Hi Everyone,
Media addiction.
Okay. So I said it aloud—or at least typed it. Media addiction. Call the devil by its name? Media. Addiction. What is it exactly? Well, to be frank, I’m not exactly sure. However, I do have a workmate who calls it “going down the rabbit hole.” Meaning start on Instagram, roll to Twitter, then over to Facebook, finally ending up on a must-see Netflix original series like Coisa Mais Linda (or Girls from Ipanema), and where has the day gone?
Recently, a friend mentioned a twelve-step program called Media Addicts Anonymous. (https://www.mediaaddictsanonymous.org). She wasn’t, to my knowledge, a media addict, and neither am I. We were discussing the significantly large number of twelve-step programs now available for the growing number of addictions, compulsions or behavioural/mental health problems that have spawned from the original and well-respected Alcoholics Anonymous (AA).

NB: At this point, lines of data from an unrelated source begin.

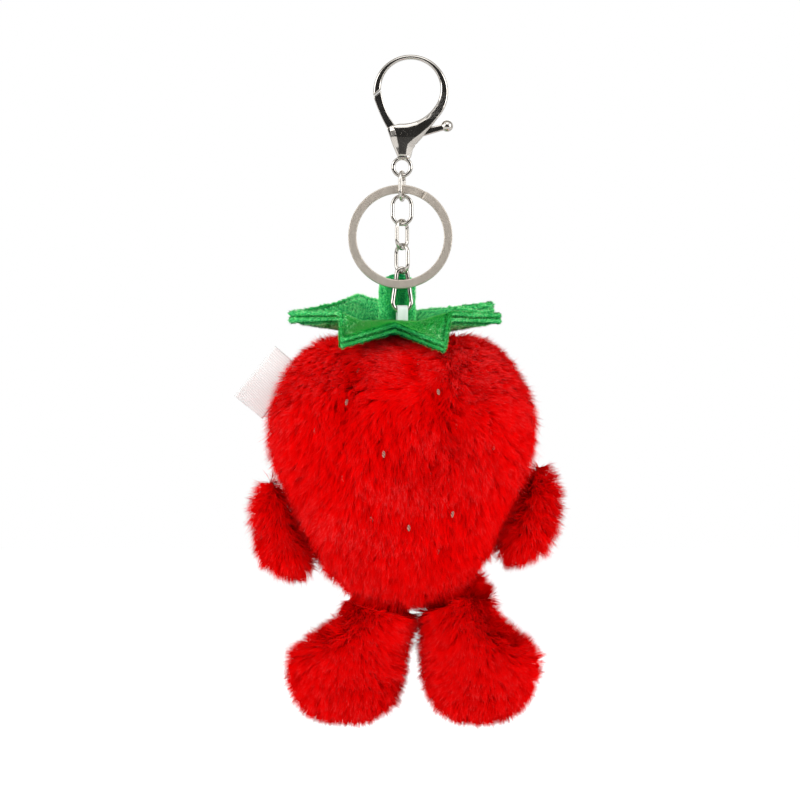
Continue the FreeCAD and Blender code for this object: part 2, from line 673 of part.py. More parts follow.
# ---------------------------------------------------------------- label and seeds
doc.recompute()
label = doc.addObject("Part::Box", "label_blank")
bind(label, Length="label_reach", Width="label_thickness", Height="label_length")
label_turn = Rotation(Vector(0, 1, 0), -(size("label_slope") - 90))
label_corner = Vector(0, -size("label_thickness") / 2, -size("label_length") / 2)
label.Placement = Placement(
    Vector(-fruit_side - size("label_stand"), 0, fruit_top - size("label_drop")) + label_turn.multVec(label_corner), label_turn)
finish(cut("label_trimmed", label, fruit), "care_label")


def seed_shape(across, down, way):
    """A small stitched pip that stands on the fruit's surface, long way up."""
    heart = Vector(across * size("fruit_width") / 2, 0, fruit_top - down * size("fruit_height"))
    ray = Part.makeLine(heart, heart + way * size("fruit_width"))
    spot = max((v.Point for v in ray.common(fruit.Shape).Vertexes), key=lambda p: p.dot(way))
    face = min(fruit.Shape.Faces, key=lambda f: f.distToShape(Part.Vertex(spot))[0])
    normal = face.normalAt(*face.Surface.parameter(spot))
    if normal.dot(way) < 0:
        normal = -normal
    pip = Part.makeSphere(size("seed_width") / 2)
    stretch = FreeCAD.Matrix()
    stretch.scale(Vector(1, size("seed_height") / size("seed_width"), size("seed_length") / size("seed_width")))
    pip = pip.transformGeometry(stretch)
    upright = Vector(0, 0, 1) - normal * normal.z
    turn = Rotation(upright.cross(normal), normal, upright, "YZX")
    pip.Placement = Placement(spot + normal * (size("seed_height") / 2 + size("seed_lift")), turn)
    return pip


pips = [seed_shape(across * side, down, Vector(0, -side, 0)) for side in (1, -1) for across, down in SEEDS]
feature("seed_stitches", Part.makeCompound(pips))

# ---------------------------------------------------------------- checks and files
doc.recompute()
for obj in doc.Objects:
    if "Invalid" in obj.State or "Error" in obj.State:
        raise RuntimeError(f"{obj.Name} did not build: {obj.State}")
for obj in finished:
    if obj.Shape.isNull() or not obj.Shape.isValid():
        raise RuntimeError(f"{obj.Label} has no valid shape")

os.makedirs("parts", exist_ok=True)
for obj in finished:
    obj.Shape.exportStep(f"parts/{obj.Label}.step")
    print(f"{obj.Label}: {len(obj.Shape.Solids)} solid, {obj.Shape.Volume:.1f} mm3")
for name, height in [("eye", -size("eye_drop") + size("eye_wire") / 2)] + [
        (f"link {n}", low) for n, (top, low) in enumerate(link_heights, start=1)] + [
        ("connector", connector_bottom)]:
    print(f"{name}: lower wire at {height:.3f}")
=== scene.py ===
import math

import bmesh
import bpy
import numpy as np
from mathutils import Matrix, Vector
from mathutils.kdtree import KDTree


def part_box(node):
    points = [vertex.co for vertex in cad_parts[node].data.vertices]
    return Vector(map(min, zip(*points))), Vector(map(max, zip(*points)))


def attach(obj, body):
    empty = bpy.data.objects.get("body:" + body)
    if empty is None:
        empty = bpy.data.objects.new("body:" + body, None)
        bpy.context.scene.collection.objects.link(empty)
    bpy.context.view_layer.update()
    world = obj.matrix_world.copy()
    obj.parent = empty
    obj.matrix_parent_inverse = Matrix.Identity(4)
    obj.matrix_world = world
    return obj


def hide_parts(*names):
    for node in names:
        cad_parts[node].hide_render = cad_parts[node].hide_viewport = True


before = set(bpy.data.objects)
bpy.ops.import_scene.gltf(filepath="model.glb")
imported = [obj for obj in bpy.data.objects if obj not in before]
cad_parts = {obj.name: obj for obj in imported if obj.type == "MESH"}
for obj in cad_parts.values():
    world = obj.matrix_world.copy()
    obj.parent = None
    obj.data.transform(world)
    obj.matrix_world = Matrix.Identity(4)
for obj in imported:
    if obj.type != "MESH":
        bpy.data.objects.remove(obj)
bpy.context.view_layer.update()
scene = bpy.context.scene
mm = 0.001
weldGap = 1e-6


# Shader maths: a wire is one output of a node, and sums on it add Math nodes.
class Wire:
    def __init__(self, shader, socket):
        self.shader, self.socket = shader, socket

    def combine(self, operation, first, second):
        return self.shader.node("ShaderNodeMath", {"operation": operation}, {0: first, 1: second})

    def __add__(self, other):
        return self.combine("ADD", self, other)

    def __sub__(self, other):
        return self.combine("SUBTRACT", self, other)

    def __rsub__(self, other):
        return self.combine("SUBTRACT", other, self)

    def __mul__(self, other):
        return self.combine("MULTIPLY", self, other)

    __radd__, __rmul__ = __add__, __mul__


class Shader:
    def __init__(self, owner):
        owner.use_nodes = True
        self.owner, self.tree = owner, owner.node_tree

    def node(self, kind, settings=None, values=None, out=0):
        made = self.tree.nodes.new(kind)
        for key, value in (settings or {}).items():
            if key == "stops":
                ramp = made.color_ramp
                while len(ramp.elements) < len(value):
                    ramp.elements.new(0.5)
                for stop, (place, colour) in zip(ramp.elements, value):
                    stop.position, stop.color = place, colour
            else:
                setattr(made, key, value)
        for key, value in (values or {}).items():
            self.plug(made.inputs[key], value)
        return Wire(self, made.outputs[out])

    def plug(self, socket, value):
        if isinstance(value, Wire):
            self.tree.links.new(value.socket, socket)
        else:
            socket.default_value = value

    def surface(self, **values):
        for key, value in values.items():
            self.plug(self.tree.nodes["Principled BSDF"].inputs[key.replace("_", " ")], value)

    def here(self, stretch=(1, 1, 1)):
        place = self.node("ShaderNodeTexCoord", out=3)
        return self.node("ShaderNodeMapping", {}, {0: place, 3: stretch})

    def noise(self, scale, detail=3, stretch=(1, 1, 1)):
        return self.node("ShaderNodeTexNoise", {}, {"Vector": self.here(stretch), "Scale": scale, "Detail": detail})

    def blendColours(self, share, first, second):
        return self.node("ShaderNodeMix", {"data_type": "RGBA"}, {0: share, 6: first, 7: second}, out=2)

    def relief(self, height, depth):
        bump = self.node("ShaderNodeBump", {}, {"Height": height, "Distance": depth, "Strength": 1.0})
        self.surface(Normal=bump)


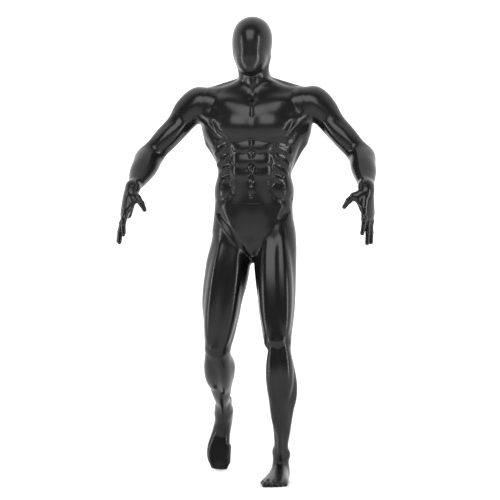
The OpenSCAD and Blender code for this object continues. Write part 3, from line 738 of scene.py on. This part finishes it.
def trim(bm, seam, side, lip, allowed):
    """Cuts a casing at a seam, keeping the fixed (1) or loose (-1) side, and gives the
    opening a rounded lip, a flat rim in to the plate and an inner wall closed at its end.
    Only where allowed(point) holds is the casing cut. Returns the least distance from the
    plate's edge to the skin, in mm."""
    bm.verts.ensure_lookup_table()
    start = Vector((seam.centre - side * seam.normal * (lip["gap"] + lip["round"])) * MM)
    normal = Vector(seam.normal * side)
    inside = {v for v in bm.verts if allowed(np.array(v.co) / MM)}
    faces = [f for f in bm.faces if all(v in inside for v in f.verts)]
    edges = list({e for f in faces for e in f.edges})
    verts = list({v for f in faces for v in f.verts})
    bmesh.ops.bisect_plane(bm, geom=verts + edges + faces, plane_co=start, plane_no=normal,
                           dist=1e-7, clear_outer=False, clear_inner=False)
    beyond = [v for v in bm.verts if allowed(np.array(v.co) / MM)
              and (v.co - start).dot(normal) > 1e-6]
    bmesh.ops.delete(bm, geom=beyond, context="VERTS")
    rim = [e for e in bm.edges if e.is_boundary
           and all(abs((v.co - start).dot(normal)) < 1e-5 for v in e.verts)]
    loops = ordered_loops(rim)
    loop = max(loops, key=len)
    for spare in loops:
        if spare is not loop:
            bmesh.ops.holes_fill(bm, edges=[e for e in rim if e.verts[0] in spare], sides=0)
    angles, reach = seam.outline[side]
    outer = []
    for v in loop:
        p = np.array(v.co) / MM - seam.centre
        outer.append((math.atan2(p @ seam.v, p @ seam.u), math.hypot(p @ seam.u, p @ seam.v)))

    def plate_reach(angle):
        return np.interp(angle, angles, reach, period=2 * math.pi)

    def plate_edge(angle, r):
        return min(plate_reach(angle) + PLATE_PLAY, r - LEAST_WALL)

    def ring(radius_of, height):
        """Vertices round the opening, at a radius and at a height below the seam."""
        made = []
        for a, r in outer:
            rr = radius_of(a, r)
            p = seam.centre + rr * (math.cos(a) * seam.u + math.sin(a) * seam.v) \
                - side * seam.normal * height
            made.append(bm.verts.new(Vector(p * MM)))
        return made

    bevel = lip["round"] * 0.3
    rings = [loop,
             ring(lambda a, r: r - bevel, lip["gap"] + bevel),
             ring(lambda a, r: r - lip["round"], lip["gap"]),
             ring(plate_edge, lip["gap"]),
             ring(plate_edge, lip["deep"])]
    for one, two in zip(rings[:-1], rings[1:]):
        for i in range(len(one)):
            j = (i + 1) % len(one)
            bm.faces.new((one[i], one[j], two[j], two[i]))
    middle = bm.verts.new(Vector((seam.centre - side * seam.normal * lip["deep"]) * MM))
    last = rings[-1]
    for i in range(len(last)):
        bm.faces.new((last[i], last[(i + 1) % len(last)], middle))
    return min(r - plate_reach(a) for a, r in outer)


def ordered_loops(edges):
    """Vertex loops of a set of boundary edges."""
    next_to = {}
    for e in edges:
        for a, b in ((e.verts[0], e.verts[1]), (e.verts[1], e.verts[0])):
            next_to.setdefault(a, []).append(b)
    loops, seen = [], set()
    for first in next_to:
        if first in seen:
            continue
        loop, v, last = [], first, None
        while v not in seen:
            seen.add(v)
            loop.append(v)
            ways = [n for n in next_to[v] if n is not last and n not in seen]
            if not ways:
                break
            last, v = v, ways[0]
        loops.append(loop)
    return loops


def casing(name, body, nodes, forms, box, step, cuts, region):
    """Meshes one casing and puts it on its body in place of the frame's plain one."""
    points, quads = skin([*forms, keep(region)], box, step)
    mesh = bpy.data.meshes.new(name)
    mesh.from_pydata([tuple(p * MM) for p in points], [], [tuple(q) for q in quads])
    bm = bmesh.new()
    bm.from_mesh(mesh)
    for seam, side, lip, allowed in cuts:
        tight = trim(bm, SEAMS[seam], side, lip, allowed)
        print(f"{name}: {seam} wall at the plate, thinnest {tight:.1f} mm")
    loose = [v for v in bm.verts if not v.link_faces]
    bmesh.ops.delete(bm, geom=loose, context="VERTS")
    bmesh.ops.recalc_face_normals(bm, faces=bm.faces)
    bm.to_mesh(mesh)
    bm.free()
    mesh.update()
    obj = bpy.data.objects.new(name, mesh)
    bpy.context.scene.collection.objects.link(obj)
    mesh.shade_smooth()
    mesh.set_sharp_from_angle(angle=math.radians(50))
    mesh.materials.append(MATERIALS["casing"])
    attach(obj, body)
    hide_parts(*nodes)
    print(f"{name}: {len(mesh.vertices)} vertices, {len(mesh.polygons)} faces")


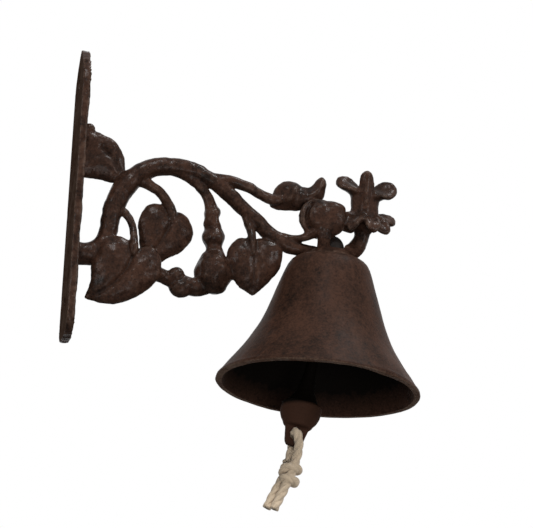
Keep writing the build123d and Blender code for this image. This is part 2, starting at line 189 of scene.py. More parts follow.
# Profiles of radius and height, each turned about its own upright axis
POD_PROFILE = [
    (0, 1.4), (1.8, 0.6), (3.0, -0.6), (3.9, -2.2), (4.3, -3.6), (3.7, -6), (4.5, -8.2), (4.8, -9.8),
    (4.4, -12), (5.3, -14.6), (5.6, -17), (5.1, -20), (4.6, -22.6), (4.8, -25), (6.0, -27.6),
    (8.4, -31.6), (9.6, -36.4), (9.4, -40.4), (7.7, -44.4), (4.4, -47.4), (0, -48.6)]
LILY_PROFILE = [
    (0, -5), (4.4, -4.6), (6.4, -2.2), (7.4, 1.5), (7.4, 6), (7.1, 10), (7.3, 14), (8.0, 17.6),
    (6.6, 18.4), (0, 14)]
BELL_OUTSIDE = [
    (54.55, 0.1), (55, 0.7), (54.75, 1.9), (53.9, 2.7), (52.5, 4.6), (50, 8.2), (47.5, 11.5),
    (45, 15), (42.3, 18.8), (39.9, 22.5), (37.8, 26.2), (35.9, 29.8), (34.2, 33.4), (32.7, 36.9),
    (31.4, 40.4), (30.3, 43.9), (29.2, 47.3), (28.1, 50.6), (27, 53.9), (25.8, 57.3), (24.6, 60.7),
    (23.5, 63.8), (22.3, 66.8), (20.8, 69.2), (18.9, 71), (16.2, 71.9), (4.2, 72)]
BELL_INSIDE = [
    (49.4, 4.2), (46.9, 7.9), (44.2, 11.6), (41.6, 15.3), (39.2, 19), (36.9, 22.7), (34.9, 26.4),
    (33, 30), (31.4, 33.6), (29.9, 37.1), (28.6, 40.6), (27.4, 44), (26.2, 47.4), (24.9, 51),
    (23.6, 54.6), (22.2, 58.6), (20.6, 62.4), (18.6, 65.4), (15.4, 67.3), (4.2, 67.6)]
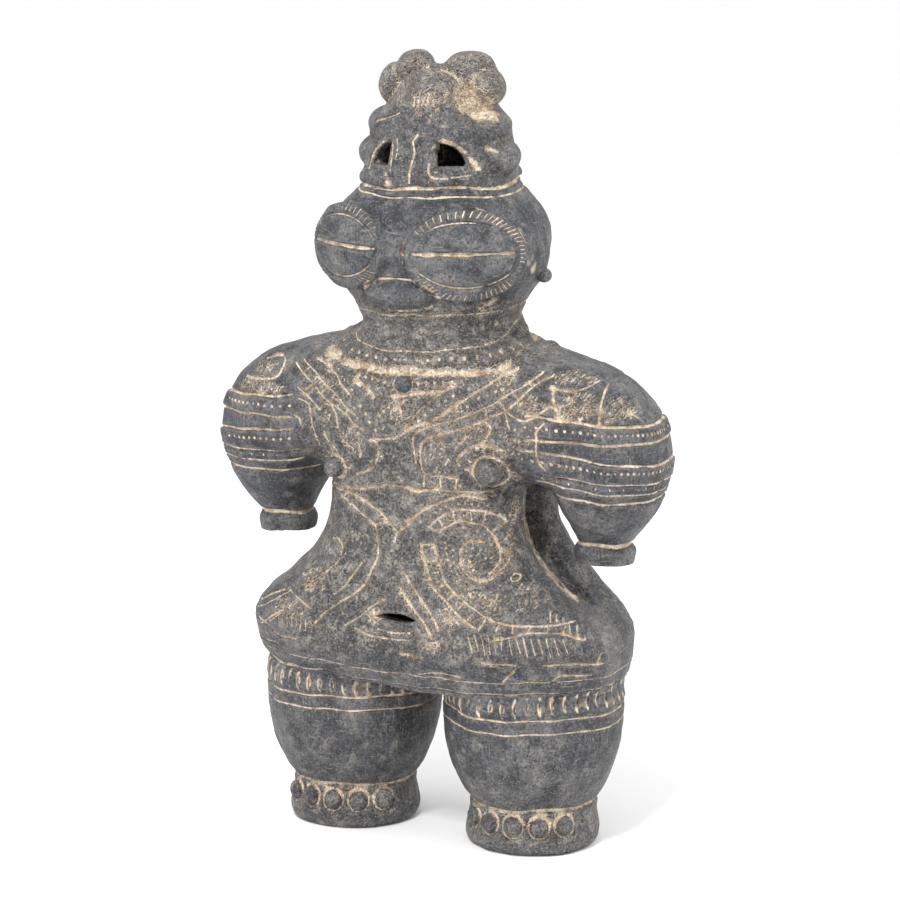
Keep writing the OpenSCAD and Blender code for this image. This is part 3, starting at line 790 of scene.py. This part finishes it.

AA promotes a twelve-step program for those with alcohol addiction. Who doesn’t know someone whose life hasn’t been turned around by putting down the booze and attending AA—using the twelve steps? Or Narcotics Anonymous (NA), for that matter?
The list of twelve-step programs seems endless, from Overeaters Anonymous to Gamblers Anonymous to Financial Underearners Anonymous and so on. There are even twelve-step programs for Love Addicts and Workaholics. The twelve-step method seems to be a highly regarded panacea for all sorts of issues.
However, after we spoke about it, the twelve-step program on my radar was Media Addicts Anonymous (MAA). Never one to shy away from research, I found a few podcasts and listened in. The ones I happened on seemed to be from the woman or women who founded the program, and the process of discovery and recovery was profound. Most of them seemed to have had childhoods that started in or about the 1950s—not too dissimilar to mine, 1955.
Thinking of the trajectory of media can be overwhelming. Setting aside books, cinema and radio for the moment, television came into its own in the 1950s. I can’t recall a home without a television, and while my father called it the “boob tube” and didn’t make a habit of watching it, he never seemed bothered when my brothers occupied themselves on a Saturday morning for hours with cartoons. My grandmother, more judicious in her telly watching, revered Walter Cronkite, the odd informative documentary and of course, any television presentation of The Sound of Music, The Wizard of Oz, Pollyanna or Gone with the Wind.
Today, while I don’t have a telly in every room—with a large screen only in the kitchen and family room—we do have access to online/streaming/TV everywhere via phone or laptop. This made me think. Always one to calculate my son’s growing screen time over the years, especially from the time when I could no longer ask that the phone be turned over in the evening, I never actually calculated my own.
I did notice, however, that I would sometimes fall asleep with my iPhone on my pillow, wake up with a headache, and yet still would look for a soothing podcast or a back-to-sleep, streamed meditation.
When The Social Dilemma, a Netflix original, aired somewhat recently here in the UK, I sat mesmerised. I did start to tabulate my hours, minutes, time spent on screen: more than I imagined. I also reconsidered my “sleep problem.” As a result, I decided to not only turn my phone off at night, but to move it to another room entirely.
I also disconnected the WiFi in the evening, which of course, caused a bit of a “dilemma” in my house! However, after turning off my phone, I discovered that I didn’t have a sleep issue. Back were my six, seven, eight hours of sleep a night.
I don’t know whether there is any connection with iPhone white light, blue light, radiation, stimulation, or overstimulation. Using myself as a guinea pig, however, I did find out that there are great benefits for me to putting the screens away, like a good night’s sleep! While I have never hesitated to go outside in nature, indeed, it is near impossible with four four-footed animals to not go out; I did have to ask myself how much screen time I was clocking. I also had to remind myself that there were two sides to that screen, as if I didn’t already know, and I had to ask myself which side I actually wanted to live on.
The research seems clear: media can be an addiction. Like any other addiction, it prevents maturation, an ability to solve problems, to grow up and deal with life on life’s terms. What a two-edged sword we have in our hands!
I wish you a wonder of a September, filled with all the enticing bits, like cooling weather, fresh school supplies, the odd rugby game, glowing embers in an evening fire (with or without the telly) and the knowledge that it all comes down to you—the life you choose to lead, on this side of the screen or the other.
Media: use it, or it uses you.
Take care, use caution, and watch out for that slippery slope that might just lead down the rabbit hole.